A contest set up by Netflix, which offered a $1 million prize to anyone who could significantly improve its movie recommendation system, ended on Sunday with two teams in a virtual dead heat, and no winner to be declared until September.

But the contest, which began in October 2006, has already produced an impressive legacy. It has shaped careers, spawned at least one start-up company and inspired research papers. It has also changed conventional wisdom about the best way to build the automated systems that increasingly help people make online choices about movies, books, clothing, restaurants, news and other goods and services…

The biggest lesson learned, according to members of the two top teams, was the power of collaboration. It was not a single insight, algorithm or concept that allowed both teams to surpass the goal Netflix … set ... Instead, they say, the formula for success was to bring together people with complementary skills and combine different methods of problem-solving.

Other Prizes

Prizes have been used in the past to induce such discoveries as

The Black Tulip: Sometime around 1672, the city of Haarlem in The Netherlands set a prize of 100,000 guilders to the person who can grow a black tulip.

The Longitude Prize: A reward was offered by the British government through an Act of Parliament in 1714 for a simple and practical method for the precise determination of a ship's longitude. The prize was administered by the Board of Longitude... The main longitude prizes were:

₤10,000 for a method that could determine longitude within 60 nautical miles (111 km)
₤15,000 for a method that could determine longitude within 40 nautical miles (74 km)
₤20,000 for a method that could determine longitude within 30 nautical miles (56 km).

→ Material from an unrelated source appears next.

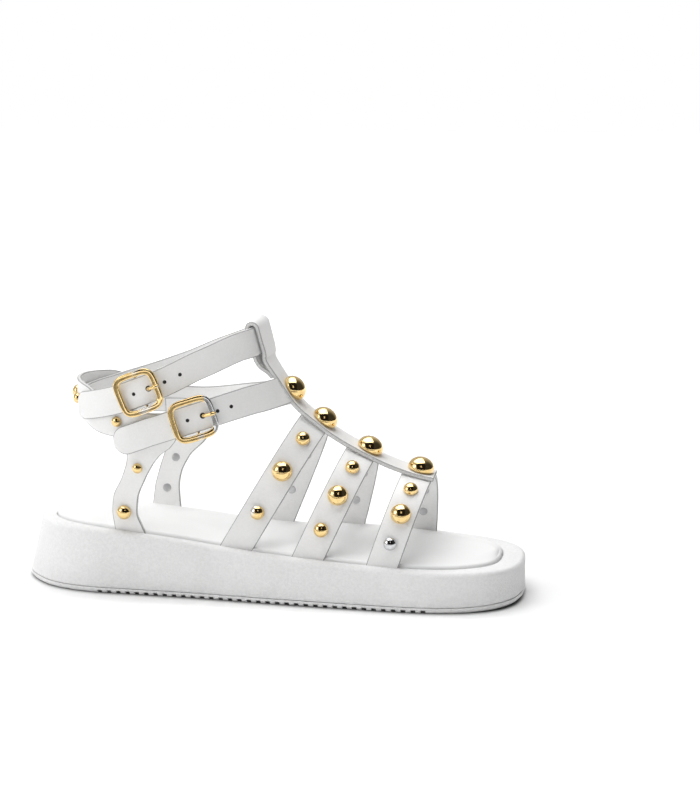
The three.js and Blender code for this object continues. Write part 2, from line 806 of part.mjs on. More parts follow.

Napoleon’s Prize for Preserved Food: In 1795, the French government offered a prize of 12,000 francs for a method of preserving food for use by the army and navy. Chef Nicolas Appert began experimenting in his workshop at Massy, near Paris, and in 1810 was awarded the prize for his method of packing food in bottles, corking them and submerging them in boiling water to stop spoilage.

The Orteig Prize: In 1919 Raymond Orteig offered a prize of $25,000 for the first nonstop aircraft flight between New York and Paris … At 7.52 AM, May 20th, 1927 a small single-engine aircraft took off from Roosevelt Field, Long Island. 33 ½ hours later, on May 21st, the same aircraft landed at Le Bourget Airport, Paris. At the controls of the Ryan monoplace named Spirit of St Louis, a 25-year-old mail pilot, Captain Charles Lindbergh.

The Ansari X Prize: On October 4, 2004, famed aerospace designer Burt Rutan and financier Paul Allen won $10 million for leading the first private team to build and launch a spacecraft capable of carrying three people to 100 kilometers above the earth's surface, twice within two weeks.